The maximum portfolio weight for Palantir in a non-leveraged ETF is 10.5%.

This creates a familiar ETF problem: Palantir is doing the heavy lifting on fundamentals, with, in many cases, a middleweight allocation.

Where Palantir Quietly Dominates

The mispricing will become more apparent when considering non-traditional AI ETFs.

  • A few thematic ETFs that do not leverage their portfolios already include Palantir as a major position.
  • The iShares US Tech Independence Focused ETF (BATS:IETC) holds Palantir as approximately 10.5% of its portfolio
  • The REX AI Equity Premium Income ETF (NASDAQ:AIPI) holds it at roughly 9%.
  • The YieldMax Dorsey Wright Hybrid 5 Income ETF (NASDAQ:FIVY) comprises about 7.7% of its portfolio.

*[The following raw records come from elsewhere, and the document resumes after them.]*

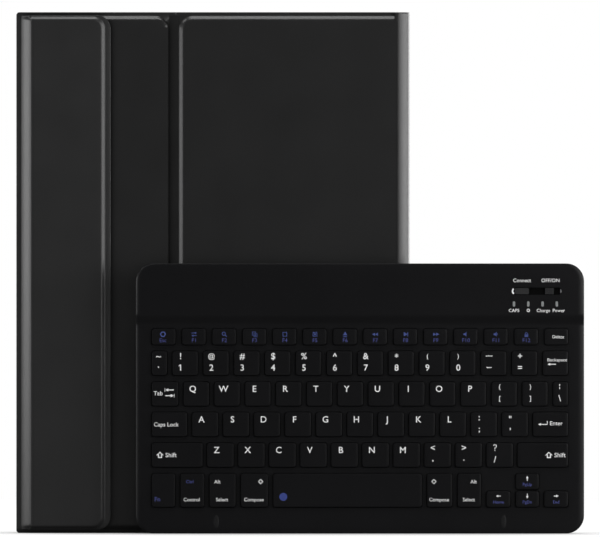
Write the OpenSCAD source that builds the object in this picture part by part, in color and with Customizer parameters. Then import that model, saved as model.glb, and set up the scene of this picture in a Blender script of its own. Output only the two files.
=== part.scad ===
// Folio case for a tablet, closed and standing on its lower edge, with its wireless keyboard
// standing in front of it. X runs to the right, Y to the rear and Z up. The origin is the middle
// of the back cover's lower edge, in the middle of its leather.

/* [Tablet] */
// Width of the tablet's short side
tablet_w = 178.6; // [170:0.2:190]
// Length of the tablet's long side
tablet_h = 247.8; // [236:0.2:262]
// Thickness of the tablet
tablet_t = 6.8; // [5.6:0.1:9]
// Corner radius of the tablet
tablet_r = 9; // [6:0.5:12]

/* [Tablet shell] */
// Thickness of the shell's floor
shell_floor = 1.2; // [0.8:0.1:2]
// Thickness of the shell's walls
shell_wall = 1.6; // [1.2:0.1:2.4]
// Thickness of the lip that holds the tablet in
lip_t = 0.8; // [0.6:0.1:1.5]
// Reach of the lip over the tablet's edge
lip_reach = 1.4; // [1:0.1:2]
// Side of the square camera window
camera_side = 16; // [12:0.5:20]
// Distance from the tablet's edges to the middle of the camera window
camera_inset = 14.5; // [13:0.5:18]
// Width of the charging cut-out in the shell's lower wall
shell_port_w = 15; // [12:0.5:20]
// Height of the charging cut-out
shell_port_t = 5; // [4.4:0.1:5.4]
// Length of each loudspeaker slot
speaker_len = 30; // [16:1:40]
// Distance from the middle to each loudspeaker slot
speaker_offset = 50; // [40:1:58]
// Length of the volume button's cut-out
volume_len = 26; // [18:1:34]
// Distance from the camera window down to that cut-out
volume_offset = 30; // [24:1:60]

/* [Folio covers] */
// Thickness of the leather
leather_t = 0.8; // [0.6:0.1:1.1]
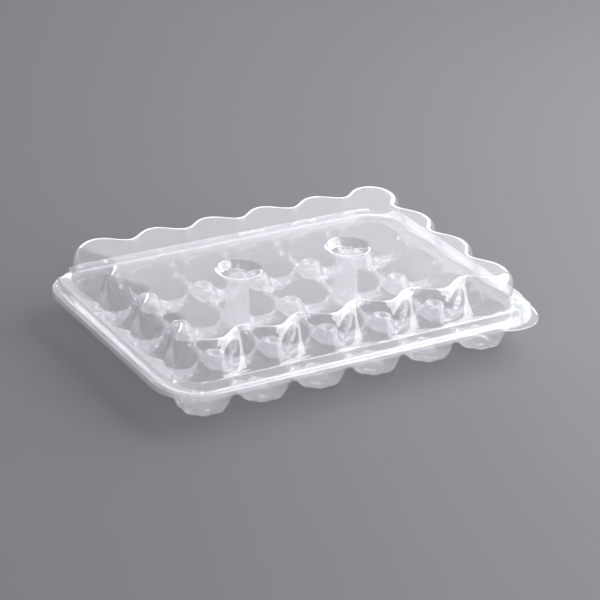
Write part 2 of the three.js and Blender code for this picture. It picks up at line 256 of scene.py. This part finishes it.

These ETFs are not trying to ride the AI trend; instead, they aim to position themselves as U.S.-focused tech, software, and factor-based plays.

By doing so, they have already made Palantir one of their major holdings before most traditional AI ETFs have even had a chance to rebalance their portfolios.

Government As Anchor, Not a Constraint

Palantir's government exposure has long been viewed as both a strength and a structural risk. This quarter reframed that debate.

"Government remained the anchor, but this quarter showed it was far from stagnant — it accelerated alongside commercial, which strengthens Palantir's overall story," Behan said. "The bull case for Palantir was simple: government remains the cash-flow anchor, and commercial AI showed real acceleration on top of it."

That acceleration matters for ETF investors who previously discounted Palantir due to customer concentration concerns.

"Government exposure can prove a double-edged sword providing durable revenue, but also concentration risk. The difference this quarter was how much commercial growth reduced reliance on any single customer group," Behan added.

For portfolio construction, that reduces a key justification for underweighting the stock.

Why Guidance Changed The Conversation

For a company trading at a premium multiple, forward guidance mattered as much as reported results.

"Forward guidance is incredibly important for a company like Palantir in light of its lofty forward P/E and the company just raised the bar with a very confident 2026 outlook," Behan said.

More importantly, Palantir delivered what AI investors have increasingly demanded: proof of commercial AI at scale.

"Traders didn't need a blowout, they needed proof of commercial AI at scale, and 115%+ growth guidance delivered exactly that," Behan said.

U.S. commercial revenue jumped more than 130% year over year, reinforcing that Palantir's AI is embedded in real workflows, not pilot programs.

"What's clear right now is that the market isn't rewarding AI hype, it's rewarding production," Behan said.

The Bigger ETF Question

Palantir's quarter was more than an important industry inflection point for the company. It highlighted an even larger question for ETF issuers: Is AI investing about building intelligence, or using it for profits?

Palantir is now clearly and firmly in the second category. But many AI ETFs are still built on companies that are still leveraging promise over production.

As Behan put it, "There is a broader AI monetization test happening across the market right now. This quarter helped position Palantir as a company showing AI in real workflows and generating real revenue."

Palantir may not find itself in the top weights of every AI ETF portfolio overnight. But one thing is clear from its Rule of 127 quarter: AI ETFs that don't include operational AI platforms in their portfolios risk owning the sizzle and missing the steak.

And Palantir just gave them the numbers to prove it.